Sacrificed Survivors: The Untold Story of the Ground Zero Mega-Mosque presents a paranoid and self-justifying worldview, where the only people allowed to have opinions about the uses of Ground Zero are anti-Muslim survivors or relatives of September 11 victims; where the efforts to build Park51 explain larger failures to redevelop lower Manhattan in the wake of the attacks; and where no Muslim can possibly have compassion for September 11 victims or number among them. Some of the more disturbing anti-Muslim sentiments in the movie:
Islam is inherently violent. “Many Hindu women were raped. This is part of Islam,” declares Narain Kataria, president of the Hindu American Intellectual Forum, a hardline group that’s protested the auction of paintings by an Indian artist and speaks out against the influence of Islam in India. “Now you tell me. Any Muslim majority area, can you go there? Can you walk there? Are you free there? Do you feel safe there? The answer is no,” Arish Sahani, the group’s vice president chimes in.

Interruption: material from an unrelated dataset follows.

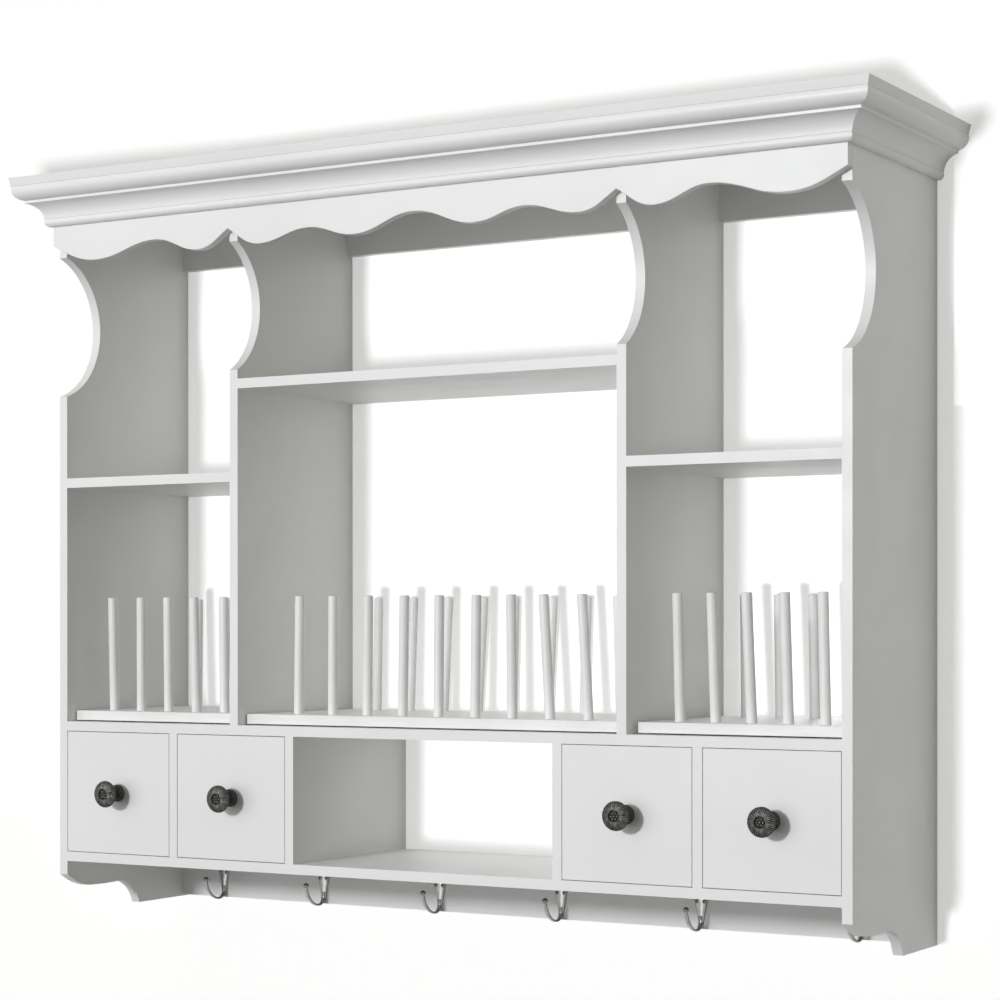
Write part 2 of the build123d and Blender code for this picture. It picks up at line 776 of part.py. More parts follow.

All Muslims share the beliefs of the September 11 hijackers. “The same ideology that drove, that spurred the 9/11 terrorists, to have that same ideology two blocks from where…so many innocent lives were lost, it’s very offensive,” says FDNY Lt. Jim McCaffrey in an interview. The movie expresses absolutely no nuance about the diversity of Islam or the possibility of conflicting religious interpretations, making all Muslims guilty by association.